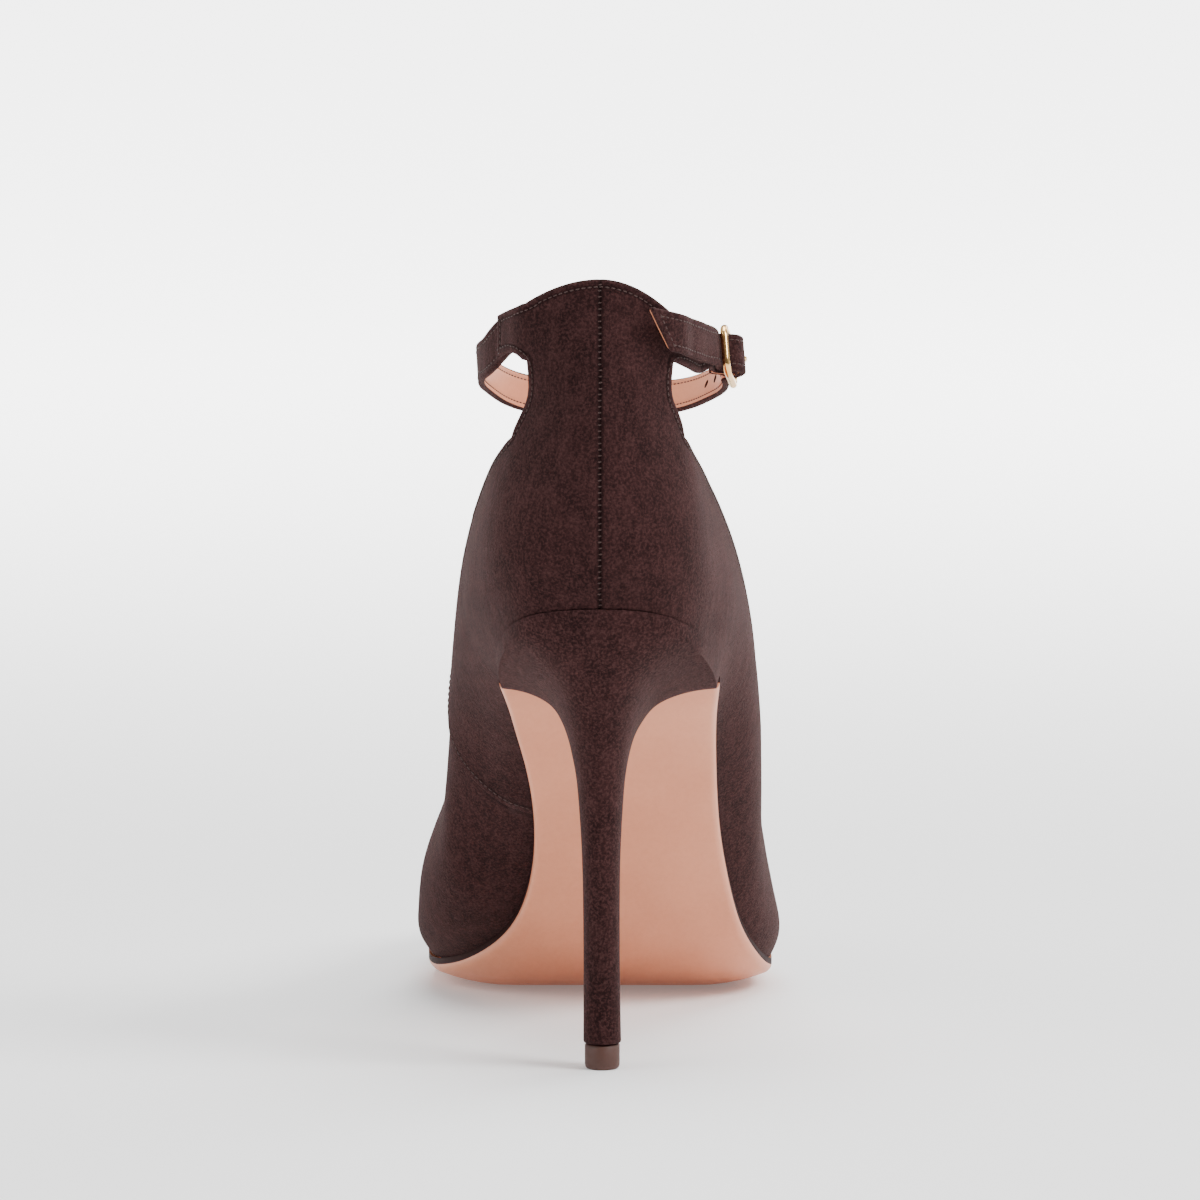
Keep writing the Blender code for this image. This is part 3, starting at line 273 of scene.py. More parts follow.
@dataclass
class Last:
    """Form of the foot: feather line, outline, crowned bottom and walls."""

    sole_length: float = 0.232
    ball_width: float = 0.0792
    seat_width: float = 0.0490
    seat_length: float = 0.0385
    heel_height: float = 0.105
    sole_thickness: float = 0.0030
    toe_spring: float = 0.0032
    toe_shift: float = -0.066
    crown: float = 0.0034
    crown_range: float = 0.0170
    crown_start: float = 0.43
    crown_full: float = 0.58
    tread_start: float = 0.612
    tread_end: float = 0.690
    side_height: float = 0.0440
    counter_height: float = 0.0720
    neck_width: float = 0.0322
    neck_share: float = 0.11
    clearance: float = 0.0003

    def __post_init__(self) -> None:
        """Integrate the sole's slopes and join the tables' rows."""
        slope = Monotone([row[0] for row in ARCH], [row[1] for row in ARCH])
        self.stations = np.linspace(0.0, self.tread_start, 141)
        self.falls = np.array([math.tan(math.radians(slope(s))) for s in self.stations])
        fallen = np.concatenate([[0.0], np.cumsum((self.falls[1:] + self.falls[:-1]) / 2)])
        shares = 1.0 - fallen / fallen[-1]
        self.heights = self.sole_thickness + (self.heel_height - self.sole_thickness) * shares
        widths = {"seat": self.seat_width, "ball": self.ball_width}
        rows = [(0.0, 0.0), (1.0, self.toe_shift * self.ball_width)]
        for follows, share, inner, outer in OUTLINE:
            rows.append((-self.station(share), -inner * widths[follows]))
            rows.append((self.station(share), outer * widths[follows]))
        rows.sort()
        self.edge_x = Spline([row[0] for row in rows], [row[1] for row in rows], period=2.0)
        walls = []
        for _around, x, y, rise, *bulges in WALLS:
            along = y * self.sole_length
            walls.append([x * self.ball_width, along, self.feather(along) + rise * self.side_height] + bulges)
        self.wall_rows = Spline([row[0] for row in WALLS], walls, period=2.0)

    def feather(self, y: float) -> float:
        """Return the height of the feather line at y."""
        share = y / self.sole_length
        if share <= self.tread_start:
            level = float(np.interp(share, self.stations, self.heights))
            return level - min(share, 0.0) * self.sole_length * self.falls[0]
        if share <= self.tread_end:
            return self.sole_thickness
        reach = (share - self.tread_end) / (1.0 - self.tread_end)
        return self.sole_thickness + self.toe_spring * reach ** 1.8

    def slope(self, y: float) -> float:
        """Return the fall of the feather line per unit of length."""
        step = self.sole_length / 500
        return (self.feather(y - step) - self.feather(y + step)) / (2 * step)

    @staticmethod
    def station(share: float) -> float:
        """Return the place round the shoe, 0 at the back and 1 at the toe, of a share of its length."""
        return math.acos(1.0 - 2.0 * min(max(share, 0.0), 1.0)) / math.pi

    def edge_y(self, around: float) -> float:
        """Return how far along the shoe a place round the feather is."""
        return self.sole_length * (1.0 - math.cos(math.pi * around)) / 2.0

    def bottom(self, x: float, y: float) -> float:
        """Return the height of the last's bottom, which rounds up towards the forefoot's edge."""
        share = y / self.sole_length
        around = self.station(share)
        inwards = min(x - self.edge_x(-around), self.edge_x(around) - x, self.sole_length - y)
        near = min(max(1.0 - inwards / self.crown_range, 0.0), 1.0)
        grown = eased((share - self.crown_start) / (self.crown_full - self.crown_start))
        return self.feather(y) + self.crown * grown * near * near

    def on_bottom(self, x: float, y: float, level: float) -> np.ndarray:
        """Return a point at a distance above the last's bottom, along its slope's normal."""
        fall = self.slope(y)
        size = math.hypot(1.0, fall)
        return np.array([x, y + level * fall / size, self.bottom(x, y) + level / size])

    def feather_point(self, around: float) -> np.ndarray:
        """Return a point of the feather line."""
        x, y = self.edge_x(around), self.edge_y(around)
        return np.array([x, y, self.bottom(x, y)])

    def edge_normal(self, around: float) -> np.ndarray:
        """Return the outward direction of the outline, level with the ground."""
        across = self.feather_point(around + 0.004) - self.feather_point(around - 0.004)
        return unit([across[1], -across[0], 0.0])

    def inset_edge(self, around: float, inset: float) -> np.ndarray:
        """Return a point of the outline moved inwards, in plan, on the last's bottom."""
        point = self.feather_point(around) - self.edge_normal(around) * inset
        point[2] = self.bottom(point[0], point[1])
        return point

    def wall_column(self, around: float) -> tuple[Spline, float, float]:
        """Return the upper's outside line at a place round the feather.

        Args:
            around: 0 at the back seam, 1 at the toe, the inner side negative.

        Returns:
            The spline, whose parameter is 0 at the feather and 1 at the topline, the parameter of its end,
            and the length that one unit of the parameter stands for.
        """
        row = self.wall_rows(around)
        foot = self.feather_point(around)
        foot[2] += self.clearance
        chord = row[:3] - foot
        length = float(np.linalg.norm(chord))
        along = chord / length
        outward = self.edge_normal(around)
        normal = unit(outward - along * outward.dot(along))
        knots, points = [0.0], [foot]
        for share, bulge in zip(BULGE_AT, row[3:]):
            knots.append(share)
            points.append(foot + chord * share + normal * bulge * length)
        knots.append(1.0)
        points.append(row[:3])
        across = around / self.neck_share
        if abs(across) <= 1.001:
            for height, inner_fall, outer_fall, width, seam_y, side_y in NECK:
                fall = (inner_fall if across < 0 else outer_fall) * across * across
                key = np.array([
                    across * width * self.neck_width / 2,
                    self.seat_length * (seam_y + (side_y - seam_y) * across * across),
                    self.heel_height + self.counter_height * (height - fall),
                ])
                knots.append(knots[-1] + float(np.linalg.norm(key - points[-1])) / length)
                points.append(key)
        return Spline(knots, points), knots[-1], length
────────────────
▶ **STATED GOAL**
Write out the listing once more, matching it exactly.

▶ **SOLVED PROBLEM**
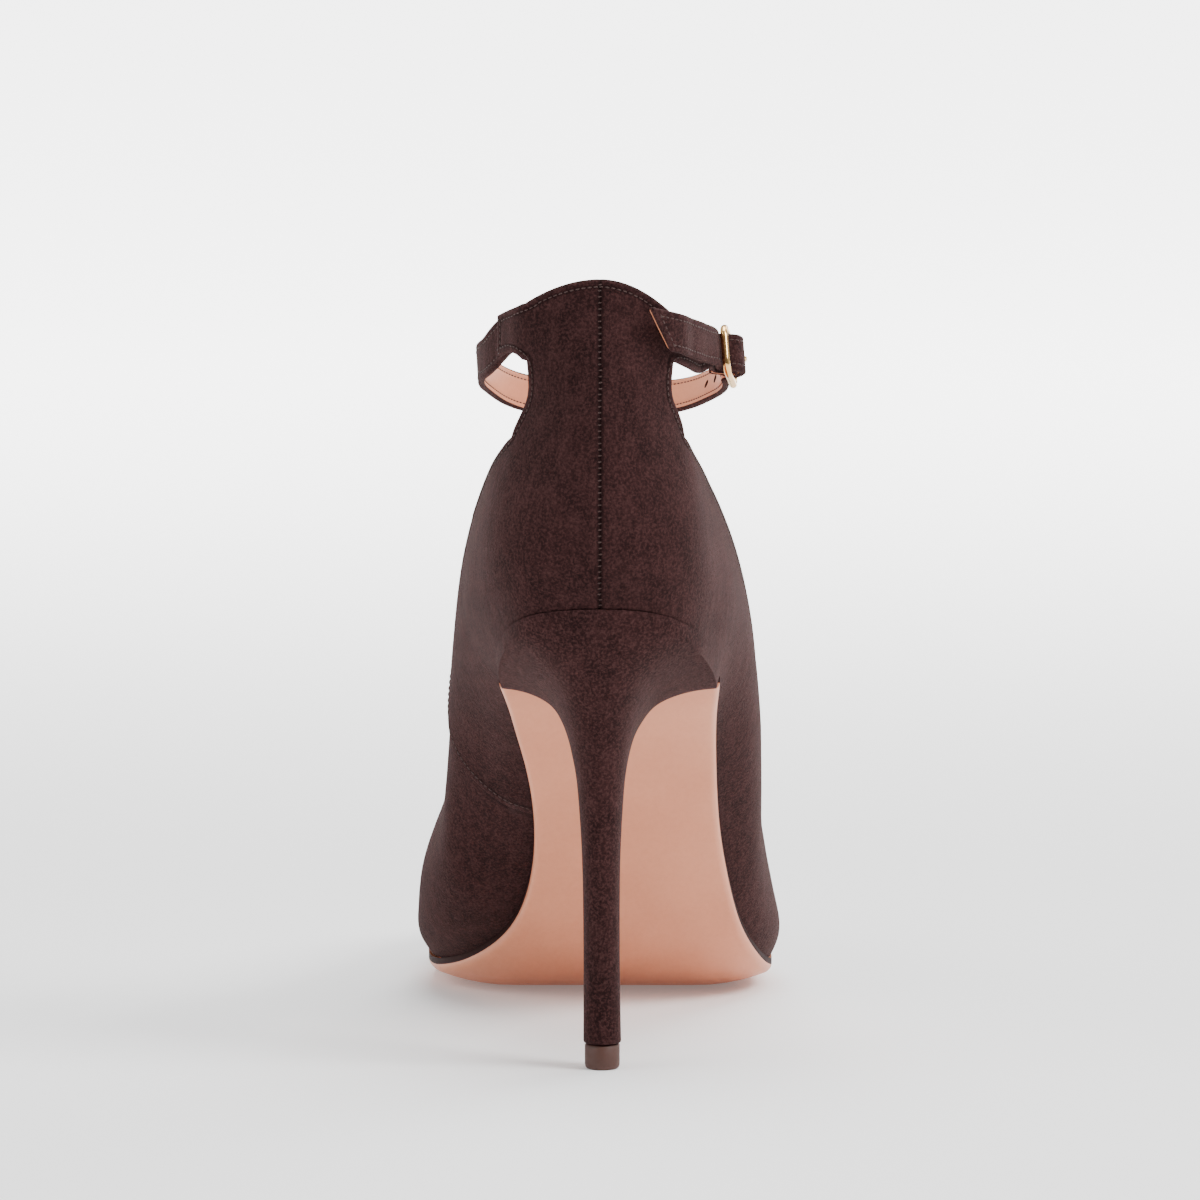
Keep writing the Blender code for this image. This is part 3, starting at line 273 of scene.py. More parts follow.
@dataclass
class Last:
    """Form of the foot: feather line, outline, crowned bottom and walls."""

    sole_length: float = 0.232
    ball_width: float = 0.0792
    seat_width: float = 0.0490
    seat_length: float = 0.0385
    heel_height: float = 0.105
    sole_thickness: float = 0.0030
    toe_spring: float = 0.0032
    toe_shift: float = -0.066
    crown: float = 0.0034
    crown_range: float = 0.0170
    crown_start: float = 0.43
    crown_full: float = 0.58
    tread_start: float = 0.612
    tread_end: float = 0.690
    side_height: float = 0.0440
    counter_height: float = 0.0720
    neck_width: float = 0.0322
    neck_share: float = 0.11
    clearance: float = 0.0003

    def __post_init__(self) -> None:
        """Integrate the sole's slopes and join the tables' rows."""
        slope = Monotone([row[0] for row in ARCH], [row[1] for row in ARCH])
        self.stations = np.linspace(0.0, self.tread_start, 141)
        self.falls = np.array([math.tan(math.radians(slope(s))) for s in self.stations])
        fallen = np.concatenate([[0.0], np.cumsum((self.falls[1:] + self.falls[:-1]) / 2)])
        shares = 1.0 - fallen / fallen[-1]
        self.heights = self.sole_thickness + (self.heel_height - self.sole_thickness) * shares
        widths = {"seat": self.seat_width, "ball": self.ball_width}
        rows = [(0.0, 0.0), (1.0, self.toe_shift * self.ball_width)]
        for follows, share, inner, outer in OUTLINE:
            rows.append((-self.station(share), -inner * widths[follows]))
            rows.append((self.station(share), outer * widths[follows]))
        rows.sort()
        self.edge_x = Spline([row[0] for row in rows], [row[1] for row in rows], period=2.0)
        walls = []
        for _around, x, y, rise, *bulges in WALLS:
            along = y * self.sole_length
            walls.append([x * self.ball_width, along, self.feather(along) + rise * self.side_height] + bulges)
        self.wall_rows = Spline([row[0] for row in WALLS], walls, period=2.0)

    def feather(self, y: float) -> float:
        """Return the height of the feather line at y."""
        share = y / self.sole_length
        if share <= self.tread_start:
            level = float(np.interp(share, self.stations, self.heights))
            return level - min(share, 0.0) * self.sole_length * self.falls[0]
        if share <= self.tread_end:
            return self.sole_thickness
        reach = (share - self.tread_end) / (1.0 - self.tread_end)
        return self.sole_thickness + self.toe_spring * reach ** 1.8

    def slope(self, y: float) -> float:
        """Return the fall of the feather line per unit of length."""
        step = self.sole_length / 500
        return (self.feather(y - step) - self.feather(y + step)) / (2 * step)

    @staticmethod
    def station(share: float) -> float:
        """Return the place round the shoe, 0 at the back and 1 at the toe, of a share of its length."""
        return math.acos(1.0 - 2.0 * min(max(share, 0.0), 1.0)) / math.pi

    def edge_y(self, around: float) -> float:
        """Return how far along the shoe a place round the feather is."""
        return self.sole_length * (1.0 - math.cos(math.pi * around)) / 2.0

    def bottom(self, x: float, y: float) -> float:
        """Return the height of the last's bottom, which rounds up towards the forefoot's edge."""
        share = y / self.sole_length
        around = self.station(share)
        inwards = min(x - self.edge_x(-around), self.edge_x(around) - x, self.sole_length - y)
        near = min(max(1.0 - inwards / self.crown_range, 0.0), 1.0)
        grown = eased((share - self.crown_start) / (self.crown_full - self.crown_start))
        return self.feather(y) + self.crown * grown * near * near

    def on_bottom(self, x: float, y: float, level: float) -> np.ndarray:
        """Return a point at a distance above the last's bottom, along its slope's normal."""
        fall = self.slope(y)
        size = math.hypot(1.0, fall)
        return np.array([x, y + level * fall / size, self.bottom(x, y) + level / size])

    def feather_point(self, around: float) -> np.ndarray:
        """Return a point of the feather line."""
        x, y = self.edge_x(around), self.edge_y(around)
        return np.array([x, y, self.bottom(x, y)])

    def edge_normal(self, around: float) -> np.ndarray:
        """Return the outward direction of the outline, level with the ground."""
        across = self.feather_point(around + 0.004) - self.feather_point(around - 0.004)
        return unit([across[1], -across[0], 0.0])

    def inset_edge(self, around: float, inset: float) -> np.ndarray:
        """Return a point of the outline moved inwards, in plan, on the last's bottom."""
        point = self.feather_point(around) - self.edge_normal(around) * inset
        point[2] = self.bottom(point[0], point[1])
        return point

    def wall_column(self, around: float) -> tuple[Spline, float, float]:
        """Return the upper's outside line at a place round the feather.

        Args:
            around: 0 at the back seam, 1 at the toe, the inner side negative.

        Returns:
            The spline, whose parameter is 0 at the feather and 1 at the topline, the parameter of its end,
            and the length that one unit of the parameter stands for.
        """
        row = self.wall_rows(around)
        foot = self.feather_point(around)
        foot[2] += self.clearance
        chord = row[:3] - foot
        length = float(np.linalg.norm(chord))
        along = chord / length
        outward = self.edge_normal(around)
        normal = unit(outward - along * outward.dot(along))
        knots, points = [0.0], [foot]
        for share, bulge in zip(BULGE_AT, row[3:]):
            knots.append(share)
            points.append(foot + chord * share + normal * bulge * length)
        knots.append(1.0)
        points.append(row[:3])
        across = around / self.neck_share
        if abs(across) <= 1.001:
            for height, inner_fall, outer_fall, width, seam_y, side_y in NECK:
                fall = (inner_fall if across < 0 else outer_fall) * across * across
                key = np.array([
                    across * width * self.neck_width / 2,
                    self.seat_length * (seam_y + (side_y - seam_y) * across * across),
                    self.heel_height + self.counter_height * (height - fall),
                ])
                knots.append(knots[-1] + float(np.linalg.norm(key - points[-1])) / length)
                points.append(key)
        return Spline(knots, points), knots[-1], length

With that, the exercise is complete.